Professor van Dam highlighted the collaborative effort it took to achieve these results. “It is a truly multidisciplinary achievement in which every component is as important as the other one. It is a technology developed not by merely one center but by a collaboration of three institutions: Technical University of Munich, Purdue University, and the University of Groningen.”
Because not all patients’ tumors express FR-α, FR-α detection via tumor tissue obtained during a staging laparoscopy or primary surgery or a preoperative folate-targeted technetium scan could be used to identify patients suitable for FR-α targeted image-guided surgery. Determining the amount of residual tumor tissue during interval debulking is crucial in order to remove residual disease. As a greater number of ovarian cancer patients are being treated with neoadjuvant chemotherapy, it is also important to determine whether post-chemotherapy tumor cells continue to express the folate receptor. A recent study that will be published in Cell Oncology (Crane et al, in press) has shown that 350 patients continue to express the receptor following chemotherapy, supporting the use of the folate-FITC imaging technique regardless of prior chemotherapy treatment.
Larger, multicenter and international patient cohort follow-up studies will better determine both the diagnostic and outcome value of this technique. Potentially, major advantages are the decrease of further surgical interventions, decreased morbidities, and better cytoreduction and the improvement of the effect of subsequent chemotherapy because of the decreased tumor burden. With further development, precise real-time, fluorescent tumor imaging could result in a paradigm shift of improved staging and cytoreduction value leading to better patient outcomes and post-surgical prognoses. “We envision a dramatic change within the next 3 to 5 years taking into the consideration the necessary phase II and III studies,” explained van Dam.
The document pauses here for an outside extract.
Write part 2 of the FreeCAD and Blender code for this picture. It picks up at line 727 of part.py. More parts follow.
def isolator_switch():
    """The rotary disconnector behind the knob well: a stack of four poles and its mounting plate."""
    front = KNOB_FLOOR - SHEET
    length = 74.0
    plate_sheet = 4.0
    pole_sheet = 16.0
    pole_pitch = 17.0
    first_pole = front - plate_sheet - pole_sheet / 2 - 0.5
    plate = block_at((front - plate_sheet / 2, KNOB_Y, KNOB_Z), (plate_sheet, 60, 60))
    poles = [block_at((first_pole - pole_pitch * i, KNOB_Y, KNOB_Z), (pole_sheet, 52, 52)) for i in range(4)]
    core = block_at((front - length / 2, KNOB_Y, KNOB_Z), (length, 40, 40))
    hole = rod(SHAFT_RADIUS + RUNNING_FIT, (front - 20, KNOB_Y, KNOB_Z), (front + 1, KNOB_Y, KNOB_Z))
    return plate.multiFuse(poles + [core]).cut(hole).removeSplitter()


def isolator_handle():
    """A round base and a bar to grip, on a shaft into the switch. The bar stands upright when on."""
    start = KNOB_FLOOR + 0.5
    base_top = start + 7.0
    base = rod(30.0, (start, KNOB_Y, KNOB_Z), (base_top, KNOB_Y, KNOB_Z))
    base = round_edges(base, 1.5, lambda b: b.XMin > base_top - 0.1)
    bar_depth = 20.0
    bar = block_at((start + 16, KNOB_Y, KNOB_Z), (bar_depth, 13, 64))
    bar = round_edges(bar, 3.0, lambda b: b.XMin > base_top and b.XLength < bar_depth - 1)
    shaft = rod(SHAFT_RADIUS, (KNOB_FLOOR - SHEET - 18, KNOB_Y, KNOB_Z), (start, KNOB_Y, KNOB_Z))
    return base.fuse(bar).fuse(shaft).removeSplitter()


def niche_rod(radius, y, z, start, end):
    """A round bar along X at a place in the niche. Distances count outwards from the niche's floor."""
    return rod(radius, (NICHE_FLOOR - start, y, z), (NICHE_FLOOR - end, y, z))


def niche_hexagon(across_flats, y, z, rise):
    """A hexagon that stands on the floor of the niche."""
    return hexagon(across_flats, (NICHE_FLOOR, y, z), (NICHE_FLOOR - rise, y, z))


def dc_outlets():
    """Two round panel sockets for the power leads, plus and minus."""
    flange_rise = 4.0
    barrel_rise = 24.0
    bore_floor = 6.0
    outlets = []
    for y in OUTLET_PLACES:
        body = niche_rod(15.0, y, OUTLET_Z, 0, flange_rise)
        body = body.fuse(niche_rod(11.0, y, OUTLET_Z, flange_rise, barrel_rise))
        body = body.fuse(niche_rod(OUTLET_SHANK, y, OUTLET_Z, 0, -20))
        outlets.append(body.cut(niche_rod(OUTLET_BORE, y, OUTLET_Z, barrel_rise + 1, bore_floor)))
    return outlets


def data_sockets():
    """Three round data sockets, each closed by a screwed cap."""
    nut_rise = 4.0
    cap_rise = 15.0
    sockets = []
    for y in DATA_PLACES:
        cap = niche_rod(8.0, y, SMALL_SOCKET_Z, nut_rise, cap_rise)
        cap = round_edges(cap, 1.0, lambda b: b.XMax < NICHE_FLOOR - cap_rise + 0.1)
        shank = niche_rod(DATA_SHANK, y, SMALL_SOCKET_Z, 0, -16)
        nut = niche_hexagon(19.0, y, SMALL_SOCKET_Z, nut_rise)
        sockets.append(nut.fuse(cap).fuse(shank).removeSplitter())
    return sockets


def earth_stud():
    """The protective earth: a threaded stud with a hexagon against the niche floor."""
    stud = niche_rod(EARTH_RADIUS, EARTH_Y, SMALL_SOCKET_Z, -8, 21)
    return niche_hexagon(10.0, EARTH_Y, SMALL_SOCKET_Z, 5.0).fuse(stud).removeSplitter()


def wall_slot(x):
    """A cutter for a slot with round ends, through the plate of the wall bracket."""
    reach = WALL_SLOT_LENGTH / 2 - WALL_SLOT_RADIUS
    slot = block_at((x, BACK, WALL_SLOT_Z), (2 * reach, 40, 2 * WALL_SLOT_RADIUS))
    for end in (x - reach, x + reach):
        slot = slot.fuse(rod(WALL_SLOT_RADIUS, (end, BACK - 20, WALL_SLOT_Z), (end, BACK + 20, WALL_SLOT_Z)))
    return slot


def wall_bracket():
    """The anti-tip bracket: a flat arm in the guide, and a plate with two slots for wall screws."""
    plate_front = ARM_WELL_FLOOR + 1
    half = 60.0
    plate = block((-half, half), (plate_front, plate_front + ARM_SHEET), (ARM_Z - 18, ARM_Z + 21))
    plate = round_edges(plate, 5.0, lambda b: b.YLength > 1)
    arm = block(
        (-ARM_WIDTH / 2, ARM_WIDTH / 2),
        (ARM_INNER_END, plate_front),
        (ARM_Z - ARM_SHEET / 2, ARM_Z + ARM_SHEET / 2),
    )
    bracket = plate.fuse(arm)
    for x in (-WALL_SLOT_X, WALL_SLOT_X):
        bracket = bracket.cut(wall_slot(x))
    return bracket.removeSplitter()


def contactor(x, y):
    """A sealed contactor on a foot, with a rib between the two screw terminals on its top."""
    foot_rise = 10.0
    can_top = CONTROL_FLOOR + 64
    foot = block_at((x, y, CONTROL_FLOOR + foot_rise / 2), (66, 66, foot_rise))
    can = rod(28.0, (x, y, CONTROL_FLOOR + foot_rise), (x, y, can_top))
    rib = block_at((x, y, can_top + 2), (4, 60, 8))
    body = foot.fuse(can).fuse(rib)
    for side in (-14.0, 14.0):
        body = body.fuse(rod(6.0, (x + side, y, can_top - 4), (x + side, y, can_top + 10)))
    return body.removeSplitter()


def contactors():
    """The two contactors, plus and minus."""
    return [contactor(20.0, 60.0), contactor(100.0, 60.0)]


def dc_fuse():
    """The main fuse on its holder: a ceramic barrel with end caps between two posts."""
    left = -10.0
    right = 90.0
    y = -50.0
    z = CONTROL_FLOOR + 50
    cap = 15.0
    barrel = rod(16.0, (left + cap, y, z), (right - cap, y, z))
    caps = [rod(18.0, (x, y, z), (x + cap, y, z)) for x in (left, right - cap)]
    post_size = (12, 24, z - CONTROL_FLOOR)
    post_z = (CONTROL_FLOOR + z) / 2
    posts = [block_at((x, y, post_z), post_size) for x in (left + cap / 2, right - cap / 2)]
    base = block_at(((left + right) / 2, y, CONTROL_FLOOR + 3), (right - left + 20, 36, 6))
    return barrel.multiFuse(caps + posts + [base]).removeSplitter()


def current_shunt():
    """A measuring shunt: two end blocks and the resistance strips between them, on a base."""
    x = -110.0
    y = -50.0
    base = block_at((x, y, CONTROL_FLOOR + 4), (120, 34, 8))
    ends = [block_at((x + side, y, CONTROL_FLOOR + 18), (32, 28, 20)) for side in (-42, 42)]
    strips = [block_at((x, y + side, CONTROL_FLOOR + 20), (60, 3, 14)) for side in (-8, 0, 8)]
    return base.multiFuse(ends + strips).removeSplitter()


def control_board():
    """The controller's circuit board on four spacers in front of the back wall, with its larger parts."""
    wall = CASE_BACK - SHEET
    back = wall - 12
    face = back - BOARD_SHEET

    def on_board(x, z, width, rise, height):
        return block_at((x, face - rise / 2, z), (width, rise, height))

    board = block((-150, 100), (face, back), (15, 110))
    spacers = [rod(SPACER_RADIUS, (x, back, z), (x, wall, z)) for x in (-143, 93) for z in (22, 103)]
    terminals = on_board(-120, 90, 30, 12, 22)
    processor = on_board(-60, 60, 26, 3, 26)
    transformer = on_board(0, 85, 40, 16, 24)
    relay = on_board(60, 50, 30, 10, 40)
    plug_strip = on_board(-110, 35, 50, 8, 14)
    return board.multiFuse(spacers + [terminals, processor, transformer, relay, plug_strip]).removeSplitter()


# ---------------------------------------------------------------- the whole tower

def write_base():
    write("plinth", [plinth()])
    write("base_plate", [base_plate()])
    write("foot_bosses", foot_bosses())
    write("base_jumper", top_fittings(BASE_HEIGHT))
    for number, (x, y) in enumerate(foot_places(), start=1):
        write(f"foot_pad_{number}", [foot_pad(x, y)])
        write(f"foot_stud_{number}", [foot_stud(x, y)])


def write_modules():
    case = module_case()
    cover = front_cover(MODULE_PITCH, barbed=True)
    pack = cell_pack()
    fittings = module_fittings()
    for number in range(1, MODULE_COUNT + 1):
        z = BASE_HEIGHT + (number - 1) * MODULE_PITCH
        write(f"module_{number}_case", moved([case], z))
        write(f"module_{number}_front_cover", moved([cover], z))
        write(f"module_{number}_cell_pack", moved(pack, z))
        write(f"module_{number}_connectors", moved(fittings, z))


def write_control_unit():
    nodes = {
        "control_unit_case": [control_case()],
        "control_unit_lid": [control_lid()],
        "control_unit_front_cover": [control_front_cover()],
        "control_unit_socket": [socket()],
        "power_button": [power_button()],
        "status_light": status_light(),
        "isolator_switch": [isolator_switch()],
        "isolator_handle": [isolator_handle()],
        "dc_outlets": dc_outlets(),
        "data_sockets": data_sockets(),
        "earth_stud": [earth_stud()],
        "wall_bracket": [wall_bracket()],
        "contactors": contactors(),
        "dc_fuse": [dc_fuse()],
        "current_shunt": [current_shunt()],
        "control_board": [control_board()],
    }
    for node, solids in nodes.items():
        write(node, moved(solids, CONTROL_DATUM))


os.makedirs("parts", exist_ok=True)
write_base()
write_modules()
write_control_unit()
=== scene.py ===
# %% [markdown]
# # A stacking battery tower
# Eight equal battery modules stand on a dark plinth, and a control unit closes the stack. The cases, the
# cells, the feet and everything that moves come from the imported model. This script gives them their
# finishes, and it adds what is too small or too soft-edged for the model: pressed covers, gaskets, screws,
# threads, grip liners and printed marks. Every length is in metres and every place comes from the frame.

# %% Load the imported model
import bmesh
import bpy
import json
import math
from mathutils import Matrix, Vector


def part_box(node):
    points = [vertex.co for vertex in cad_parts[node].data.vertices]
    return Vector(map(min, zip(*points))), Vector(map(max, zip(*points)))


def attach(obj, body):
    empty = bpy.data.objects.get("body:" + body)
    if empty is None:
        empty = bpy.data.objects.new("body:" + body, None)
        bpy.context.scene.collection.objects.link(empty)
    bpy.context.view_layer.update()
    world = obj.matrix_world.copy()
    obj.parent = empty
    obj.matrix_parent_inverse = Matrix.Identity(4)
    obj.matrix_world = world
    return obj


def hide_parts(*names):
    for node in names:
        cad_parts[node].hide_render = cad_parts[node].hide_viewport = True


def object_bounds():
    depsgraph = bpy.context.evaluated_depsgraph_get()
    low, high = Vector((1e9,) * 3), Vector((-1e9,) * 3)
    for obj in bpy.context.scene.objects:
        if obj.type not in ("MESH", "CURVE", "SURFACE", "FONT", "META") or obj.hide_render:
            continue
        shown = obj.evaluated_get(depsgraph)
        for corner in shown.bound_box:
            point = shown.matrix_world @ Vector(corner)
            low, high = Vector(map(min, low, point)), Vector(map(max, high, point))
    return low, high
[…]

CancerNetwork spoke to Professor van Dam about the development of this imaging technology to other cancer types. The University of Groningen, together with the Technical University of Munich are also now developing camera systems for laparoscopy and endoscopy (ie colonoscopy and gastroduodenoscopy). "It is important to realize that for each type of tumor you need to know which tumor marker is upregulated and most prevalent," noted van Dam.
The researchers have developed an assay to test on biopsies of patients with ovarian, colorectal, or gastric cancers to determine which tumor marker is expressed the highest on the surface of the cell. "This way we can use an optical tracer for that specific marker. We are now in the process of testing several other tracers besides the one for ovarian cancer-for breast cancer, colorectal cancer, prostate cancer, and gastric cancer." Van Dam anticipates that following necessary phase II studies to test for diagnostic accuracy, the technology will become widely available for other surgeons in the field because of the easy-to-perform aspect of the technology. "We are now working with other centers in the Netherlands and the US to move as fast forward as possible to make this available to the larger population.”